Namun, peran Mesir mulai terpinggirkan di dunia Arab sejak lima tahun terakhir. Suatu hal, tulis TNYT edisi 2 Agustus lalu, yang belum pernah terjadi pada generasi sebelumnya.
Penyebabnya, antara lain karena munculnya The Arab Spring yang diharapkan menjadi musim semi yang penuh harapan di negara-negara Arab ternyata terbalik menjadi kekacauan di Mesir.
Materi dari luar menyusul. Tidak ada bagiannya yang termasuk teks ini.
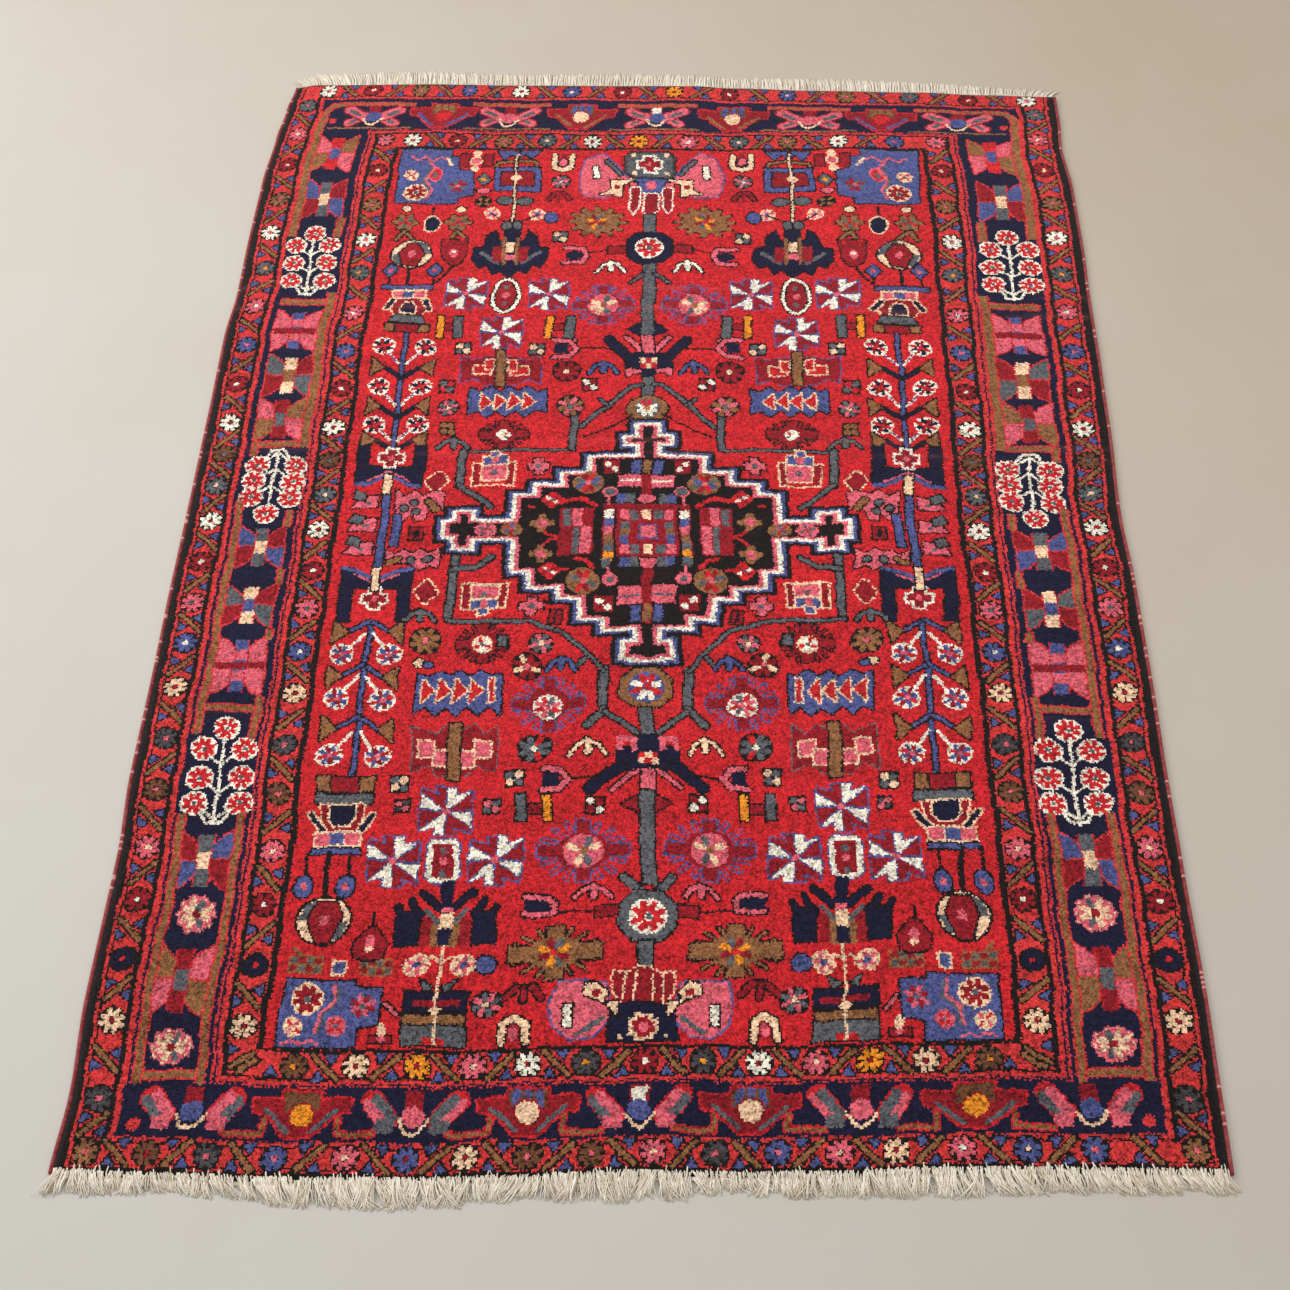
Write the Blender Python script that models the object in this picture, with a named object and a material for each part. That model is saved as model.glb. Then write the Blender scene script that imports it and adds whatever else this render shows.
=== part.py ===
"""Hand-knotted oriental rug lying flat, in metres, +Z up and +Y along its length.

The knotted body is one slab with an uneven outline and a slightly uneven pile. A wrapped cord, the selvedge,
runs along each side, and a narrow woven strip with a fringe of warp ends closes each end. All pieces lie on
one level surface at z = 0, and neighbours stand a hair apart.
"""

import math
import random

import bmesh
import bpy
from mathutils import Vector

# Knotted body
BODY_WIDTH = 1.470
BODY_LENGTH = 2.140
PILE_HEIGHT = 0.0090
PILE_EDGE_HEIGHT = 0.0055
PILE_EDGE_ROUND = 0.0060
PILE_EDGE_STEP = 0.35
PILE_UNEVENNESS = 0.0007
BODY_COLUMNS = 20
BODY_ROWS = 28
PIECE_GAP = 0.0003
WOOL_RED = (0.48, 0.03, 0.045)
WOOL_ROUGHNESS = 0.95

# Slow swells of the pile: turns along and across a metre, phase, weight
PILE_SWELLS = (
    (9.0, 2.2, 0.0, 0.6),
    (-3.5, 5.0, 1.0, 0.4),
)

# Side cords
SELVEDGE_WIDTH = 0.0065
SELVEDGE_HEIGHT = 0.0072
SELVEDGE_WALL_SHARE = 0.35
SELVEDGE_ARC_POINTS = 6
SELVEDGE_GAP = 0.0004
SELVEDGE_RED = (0.32, 0.02, 0.04)

# Fringes
STRANDS_AN_END = 144
STRIP_WIDTH = 0.0055
STRIP_HEIGHT = 0.0030
STRAND_ROOT_SHARE = 0.56
STRAND_TIP_SHARE = 0.20
STRAND_TIP_HEIGHT = 0.0014
STRAND_STEPS = 2
STRAND_LEAN_CURVE = 1.5
NEAR_SEED = 11
FAR_SEED = 23
FRINGE_IVORY = (0.80, 0.76, 0.68)
YARN_ROUGHNESS = 0.9
OUTWARD_LEAST = 0.5

# How far each side strays from a straight line: place along the length, left shift, right shift (towards +X)
SIDE_SHAPE = (
    (-1.070, 0.003, -0.005),
    (-0.970, 0.008, -0.004),
    (-0.830, 0.001, -0.002),
    (-0.620, 0.002, -0.005),
    (-0.480, -0.005, -0.006),
    (-0.340, -0.005, -0.005),
    (-0.130, -0.007, -0.006),
    (0.010, -0.007, -0.011),
    (0.220, -0.008, -0.005),
    (0.400, -0.010, -0.003),
    (0.500, -0.004, -0.003),
    (0.640, -0.005, 0.000),
    (0.800, -0.003, -0.001),
    (0.920, 0.005, -0.009),
    (1.000, 0.013, -0.005),
    (1.070, 0.022, -0.005),
)

# How far each end strays from a straight line: place across the width, shift towards +Y
NEAR_SHAPE = (
    (-0.735, -0.020),
    (-0.600, -0.023),
    (-0.440, -0.026),
    (-0.280, -0.024),
    (-0.160, -0.019),
    (-0.080, -0.013),
    (0.000, -0.009),
    (0.120, -0.009),
    (0.240, -0.006),
    (0.360, 0.001),
    (0.500, 0.004),
    (0.735, 0.005),
)
FAR_SHAPE = (
    (-0.735, -0.002),
    (-0.700, 0.006),
    (-0.660, 0.006),
    (-0.480, 0.009),
    (-0.280, 0.005),
    (-0.080, 0.004),
    (0.040, 0.004),
    (0.120, -0.003),
    (0.280, -0.010),
    (0.480, -0.015),
    (0.600, -0.023),
    (0.735, -0.028),
)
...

Sejak Presiden Husni Mubarak digulingkan lima tahun lalu, kemudian Muhammad Mursi terpilih jadi presiden secara demokratis, dan berlanjut pada pengambil-alihan kekuasaan oleh Presiden Jenderal Abdul Fattah al Sisi sekarang ini, Mesir terus mengalami turbulensi politik dan ekonomi.
Boro-boro ikut memikirkan menyelesaikan berbagai konflik di kawasan Timur Tengah, Mesir justeru tenggelam dalam masalahnya sendiri yang sangat panjang. Dari perang melawan kelompok teroris di Sinai, kriris ekonomi yang akut, hingga turunnya jumlah wisatawan asing hingga 60 persen dibandingkan dengan bulan Juni lalu. Juga berbagai ancaman langsung di perbatasan dengan Libia, serta pembangunan dam oleh Ethiopia yang bisa menganggu aliran air Sungai Nil yang menjadi sumber kehidupan rakyat Mesir.
Dengan adanya berbagai persoalan dalam negeri yang akut seperti itu, tidak heran bila Mesir tidak mampu mengambil peran yang lebih besar di Timur Tengah. Dari masalah Irak, Suriah, Yaman, Libia, Palestina, hingga perang melawan ISIS. Peran mereka kini, tulis TNYT, lebih banyak dimainkan oleh Arab Saudi dan Iran.
Dua negara – Saudi dan Iran -- yang sekarang ini bersaing keras untuk memperebutkan pengaruh di kawasan Timur Tengah. Peran yang sebenarnya tidak bisa tergantikan lantaran Mesir secara tradisional bertindak sebagai wasit atau penengah yang berwibawa.
Banyak pihak khawatir dengan kondisi Mesir kini. Apalagi bila ekonominya terus memburuk. Julukan ‘Ummu ad-Dunya’ yang melekat pada Mesir bisa benar-benar menjadi IBM yang menjadi ciri khas dari negara terbelakang.